>>>>

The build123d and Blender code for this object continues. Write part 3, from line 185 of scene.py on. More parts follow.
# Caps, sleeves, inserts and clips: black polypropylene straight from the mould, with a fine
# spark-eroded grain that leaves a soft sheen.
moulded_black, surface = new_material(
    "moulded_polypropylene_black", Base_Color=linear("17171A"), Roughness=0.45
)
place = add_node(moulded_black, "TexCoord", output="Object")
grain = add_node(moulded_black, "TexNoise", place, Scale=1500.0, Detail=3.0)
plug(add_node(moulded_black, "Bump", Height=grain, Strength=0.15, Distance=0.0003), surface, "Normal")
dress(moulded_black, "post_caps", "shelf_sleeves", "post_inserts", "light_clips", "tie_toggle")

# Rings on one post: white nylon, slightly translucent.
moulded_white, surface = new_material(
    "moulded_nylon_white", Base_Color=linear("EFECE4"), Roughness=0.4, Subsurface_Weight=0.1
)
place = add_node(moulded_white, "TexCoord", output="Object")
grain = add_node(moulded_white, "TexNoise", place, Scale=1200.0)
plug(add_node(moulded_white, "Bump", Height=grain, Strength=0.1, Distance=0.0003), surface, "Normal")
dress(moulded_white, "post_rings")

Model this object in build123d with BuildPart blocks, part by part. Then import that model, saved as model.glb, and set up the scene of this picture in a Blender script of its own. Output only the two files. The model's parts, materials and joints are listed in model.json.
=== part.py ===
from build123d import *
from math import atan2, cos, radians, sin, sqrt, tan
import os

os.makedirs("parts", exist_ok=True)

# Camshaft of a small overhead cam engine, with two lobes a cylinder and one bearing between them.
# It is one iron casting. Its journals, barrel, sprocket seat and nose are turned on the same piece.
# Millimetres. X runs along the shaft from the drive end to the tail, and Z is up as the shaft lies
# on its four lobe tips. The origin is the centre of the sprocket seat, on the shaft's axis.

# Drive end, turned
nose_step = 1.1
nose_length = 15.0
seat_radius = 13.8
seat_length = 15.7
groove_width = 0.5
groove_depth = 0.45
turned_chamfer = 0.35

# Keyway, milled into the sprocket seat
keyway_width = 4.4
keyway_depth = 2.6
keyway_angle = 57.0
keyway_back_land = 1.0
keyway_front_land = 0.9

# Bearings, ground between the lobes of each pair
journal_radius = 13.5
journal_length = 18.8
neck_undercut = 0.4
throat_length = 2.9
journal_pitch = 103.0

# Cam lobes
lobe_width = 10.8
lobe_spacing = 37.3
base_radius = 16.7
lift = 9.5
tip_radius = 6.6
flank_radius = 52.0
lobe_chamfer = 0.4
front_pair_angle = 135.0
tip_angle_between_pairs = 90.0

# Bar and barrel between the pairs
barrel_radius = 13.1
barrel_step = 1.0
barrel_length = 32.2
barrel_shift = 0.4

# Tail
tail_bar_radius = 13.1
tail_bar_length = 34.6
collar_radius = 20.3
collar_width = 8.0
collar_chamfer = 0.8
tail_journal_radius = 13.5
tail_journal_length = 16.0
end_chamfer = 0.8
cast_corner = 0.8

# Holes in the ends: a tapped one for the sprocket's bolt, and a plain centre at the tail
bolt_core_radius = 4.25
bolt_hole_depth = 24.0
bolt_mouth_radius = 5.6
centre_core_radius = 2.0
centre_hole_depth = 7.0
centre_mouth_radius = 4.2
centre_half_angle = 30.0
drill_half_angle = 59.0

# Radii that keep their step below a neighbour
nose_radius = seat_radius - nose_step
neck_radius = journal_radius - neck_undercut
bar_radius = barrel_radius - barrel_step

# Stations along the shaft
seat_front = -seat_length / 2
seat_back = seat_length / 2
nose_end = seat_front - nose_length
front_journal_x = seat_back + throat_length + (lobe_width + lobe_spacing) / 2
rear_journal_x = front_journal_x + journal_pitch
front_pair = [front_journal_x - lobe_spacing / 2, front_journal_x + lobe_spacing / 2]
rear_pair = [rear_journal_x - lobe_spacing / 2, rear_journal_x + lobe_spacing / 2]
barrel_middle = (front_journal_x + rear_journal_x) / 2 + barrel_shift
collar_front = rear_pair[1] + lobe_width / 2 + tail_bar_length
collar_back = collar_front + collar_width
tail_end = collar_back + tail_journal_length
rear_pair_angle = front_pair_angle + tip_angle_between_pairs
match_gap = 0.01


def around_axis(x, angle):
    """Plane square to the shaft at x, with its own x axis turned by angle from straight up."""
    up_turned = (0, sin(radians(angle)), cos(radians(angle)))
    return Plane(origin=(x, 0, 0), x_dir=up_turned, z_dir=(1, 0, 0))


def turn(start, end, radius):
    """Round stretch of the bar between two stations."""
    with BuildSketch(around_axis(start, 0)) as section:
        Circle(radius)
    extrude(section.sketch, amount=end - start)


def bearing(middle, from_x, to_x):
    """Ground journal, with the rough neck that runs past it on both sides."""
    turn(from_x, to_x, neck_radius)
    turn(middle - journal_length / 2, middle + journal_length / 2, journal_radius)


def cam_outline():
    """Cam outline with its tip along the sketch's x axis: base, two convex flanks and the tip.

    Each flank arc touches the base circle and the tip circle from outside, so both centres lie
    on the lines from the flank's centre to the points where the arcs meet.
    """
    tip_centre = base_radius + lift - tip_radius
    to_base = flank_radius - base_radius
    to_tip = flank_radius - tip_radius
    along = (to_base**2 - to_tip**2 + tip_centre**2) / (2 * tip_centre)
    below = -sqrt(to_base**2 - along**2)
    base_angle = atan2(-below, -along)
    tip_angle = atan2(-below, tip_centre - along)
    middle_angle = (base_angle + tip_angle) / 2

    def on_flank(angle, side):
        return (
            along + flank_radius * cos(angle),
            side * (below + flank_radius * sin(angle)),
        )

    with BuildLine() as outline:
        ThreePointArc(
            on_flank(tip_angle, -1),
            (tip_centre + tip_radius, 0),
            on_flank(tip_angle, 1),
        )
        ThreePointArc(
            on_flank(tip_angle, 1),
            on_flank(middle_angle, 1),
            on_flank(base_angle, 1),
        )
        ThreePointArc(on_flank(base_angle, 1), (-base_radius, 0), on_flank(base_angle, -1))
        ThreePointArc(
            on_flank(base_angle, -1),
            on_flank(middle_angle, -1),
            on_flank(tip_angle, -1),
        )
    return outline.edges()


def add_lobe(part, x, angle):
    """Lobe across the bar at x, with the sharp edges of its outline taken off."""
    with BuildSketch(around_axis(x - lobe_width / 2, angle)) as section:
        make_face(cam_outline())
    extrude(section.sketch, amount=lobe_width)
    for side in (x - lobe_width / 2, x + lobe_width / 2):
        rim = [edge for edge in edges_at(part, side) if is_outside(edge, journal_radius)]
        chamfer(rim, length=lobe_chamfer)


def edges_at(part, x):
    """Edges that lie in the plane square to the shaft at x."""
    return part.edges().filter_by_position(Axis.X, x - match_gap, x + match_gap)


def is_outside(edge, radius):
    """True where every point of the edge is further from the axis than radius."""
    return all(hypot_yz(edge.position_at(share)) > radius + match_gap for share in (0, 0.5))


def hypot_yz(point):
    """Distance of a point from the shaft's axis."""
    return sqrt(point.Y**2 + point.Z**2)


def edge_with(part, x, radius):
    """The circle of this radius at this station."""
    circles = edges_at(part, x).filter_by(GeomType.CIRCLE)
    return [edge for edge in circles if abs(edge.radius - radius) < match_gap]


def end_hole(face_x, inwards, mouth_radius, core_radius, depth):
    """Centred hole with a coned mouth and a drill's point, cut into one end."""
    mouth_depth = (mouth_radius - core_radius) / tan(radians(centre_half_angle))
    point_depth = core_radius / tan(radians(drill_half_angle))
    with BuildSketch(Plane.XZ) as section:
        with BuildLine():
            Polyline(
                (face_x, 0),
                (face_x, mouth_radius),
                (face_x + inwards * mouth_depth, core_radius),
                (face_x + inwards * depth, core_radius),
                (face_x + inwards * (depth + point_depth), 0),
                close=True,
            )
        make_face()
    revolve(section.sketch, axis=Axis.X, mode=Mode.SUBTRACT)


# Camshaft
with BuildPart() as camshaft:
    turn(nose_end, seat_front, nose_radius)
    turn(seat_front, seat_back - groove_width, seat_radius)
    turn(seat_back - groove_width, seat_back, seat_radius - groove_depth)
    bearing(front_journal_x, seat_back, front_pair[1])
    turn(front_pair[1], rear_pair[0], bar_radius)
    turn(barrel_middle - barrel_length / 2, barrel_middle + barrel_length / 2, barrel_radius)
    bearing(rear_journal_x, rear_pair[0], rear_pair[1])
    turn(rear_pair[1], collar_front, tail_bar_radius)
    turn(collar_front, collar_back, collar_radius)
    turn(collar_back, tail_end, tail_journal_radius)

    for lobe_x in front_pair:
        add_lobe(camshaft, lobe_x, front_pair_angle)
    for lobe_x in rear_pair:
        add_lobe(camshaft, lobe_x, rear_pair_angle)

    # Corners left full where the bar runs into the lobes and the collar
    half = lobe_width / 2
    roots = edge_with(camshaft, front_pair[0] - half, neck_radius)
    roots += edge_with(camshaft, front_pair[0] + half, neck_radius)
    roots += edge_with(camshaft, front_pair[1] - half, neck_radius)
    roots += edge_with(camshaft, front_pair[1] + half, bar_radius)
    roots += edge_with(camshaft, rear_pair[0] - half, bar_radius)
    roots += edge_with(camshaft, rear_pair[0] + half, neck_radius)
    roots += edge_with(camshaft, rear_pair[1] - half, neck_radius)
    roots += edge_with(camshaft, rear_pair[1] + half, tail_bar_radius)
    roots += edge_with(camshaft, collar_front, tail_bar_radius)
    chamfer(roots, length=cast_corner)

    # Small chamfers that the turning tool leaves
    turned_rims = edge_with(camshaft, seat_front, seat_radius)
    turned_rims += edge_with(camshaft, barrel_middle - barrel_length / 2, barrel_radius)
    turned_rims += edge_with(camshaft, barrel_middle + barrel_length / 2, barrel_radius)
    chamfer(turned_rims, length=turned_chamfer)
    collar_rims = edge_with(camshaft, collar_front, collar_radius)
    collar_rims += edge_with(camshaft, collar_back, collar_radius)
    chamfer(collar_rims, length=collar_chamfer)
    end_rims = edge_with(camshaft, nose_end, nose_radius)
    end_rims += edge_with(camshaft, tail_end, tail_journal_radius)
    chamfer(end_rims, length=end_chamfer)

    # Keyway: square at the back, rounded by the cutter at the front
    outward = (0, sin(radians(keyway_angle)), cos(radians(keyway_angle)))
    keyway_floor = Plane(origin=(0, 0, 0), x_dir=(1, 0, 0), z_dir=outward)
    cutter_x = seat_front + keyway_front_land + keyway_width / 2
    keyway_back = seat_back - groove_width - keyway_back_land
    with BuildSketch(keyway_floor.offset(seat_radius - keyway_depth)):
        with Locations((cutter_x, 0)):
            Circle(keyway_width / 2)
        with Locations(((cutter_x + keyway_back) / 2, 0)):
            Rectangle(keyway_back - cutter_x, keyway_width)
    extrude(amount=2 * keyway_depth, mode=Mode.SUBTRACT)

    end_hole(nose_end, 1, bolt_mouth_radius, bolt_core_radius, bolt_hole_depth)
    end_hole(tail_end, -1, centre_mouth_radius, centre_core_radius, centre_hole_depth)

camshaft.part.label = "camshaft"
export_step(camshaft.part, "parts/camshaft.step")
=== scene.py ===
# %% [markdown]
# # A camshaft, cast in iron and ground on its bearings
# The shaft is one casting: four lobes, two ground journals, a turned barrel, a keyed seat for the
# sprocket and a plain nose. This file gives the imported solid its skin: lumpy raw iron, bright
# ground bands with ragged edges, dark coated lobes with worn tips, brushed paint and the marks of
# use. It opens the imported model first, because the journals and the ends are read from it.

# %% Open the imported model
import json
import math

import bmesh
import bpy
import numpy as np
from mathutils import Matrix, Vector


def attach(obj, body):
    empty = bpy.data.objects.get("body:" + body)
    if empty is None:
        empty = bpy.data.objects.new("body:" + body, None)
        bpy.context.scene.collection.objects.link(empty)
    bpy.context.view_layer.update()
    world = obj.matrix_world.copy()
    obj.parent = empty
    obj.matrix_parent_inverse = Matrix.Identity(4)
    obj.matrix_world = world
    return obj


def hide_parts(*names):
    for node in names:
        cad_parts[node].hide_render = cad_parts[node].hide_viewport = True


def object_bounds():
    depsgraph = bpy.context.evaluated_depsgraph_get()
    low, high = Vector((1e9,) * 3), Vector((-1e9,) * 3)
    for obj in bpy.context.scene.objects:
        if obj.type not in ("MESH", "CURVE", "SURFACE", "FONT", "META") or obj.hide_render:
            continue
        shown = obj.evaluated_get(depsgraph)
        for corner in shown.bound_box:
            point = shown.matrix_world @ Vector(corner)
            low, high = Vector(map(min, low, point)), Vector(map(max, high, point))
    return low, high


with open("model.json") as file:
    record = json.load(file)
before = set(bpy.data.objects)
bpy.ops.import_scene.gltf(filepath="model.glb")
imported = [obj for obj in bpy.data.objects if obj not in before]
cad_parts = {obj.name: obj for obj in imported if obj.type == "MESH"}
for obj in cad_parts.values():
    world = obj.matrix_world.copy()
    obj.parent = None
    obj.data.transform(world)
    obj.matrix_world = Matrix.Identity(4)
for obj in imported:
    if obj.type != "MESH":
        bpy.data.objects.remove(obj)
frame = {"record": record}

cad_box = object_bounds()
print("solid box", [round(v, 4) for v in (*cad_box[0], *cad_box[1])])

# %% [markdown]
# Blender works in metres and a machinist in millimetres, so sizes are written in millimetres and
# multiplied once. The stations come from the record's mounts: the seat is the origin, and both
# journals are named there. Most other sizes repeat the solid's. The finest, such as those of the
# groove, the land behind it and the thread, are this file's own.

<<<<

In the data above, find the line that contains "obj.matrix_parent_inverse = Matrix.Identity(4)" and the line that contains "shown = obj.evaluated_get(depsgraph)". Repeat exactly those lines and every line between them, and only those.

RESPONSE TO THIS EXERCISE:
    obj.matrix_parent_inverse = Matrix.Identity(4)
    obj.matrix_world = world
    return obj


def hide_parts(*names):
    for node in names:
        cad_parts[node].hide_render = cad_parts[node].hide_viewport = True


def object_bounds():
    depsgraph = bpy.context.evaluated_depsgraph_get()
    low, high = Vector((1e9,) * 3), Vector((-1e9,) * 3)
    for obj in bpy.context.scene.objects:
        if obj.type not in ("MESH", "CURVE", "SURFACE", "FONT", "META") or obj.hide_render:
            continue
        shown = obj.evaluated_get(depsgraph)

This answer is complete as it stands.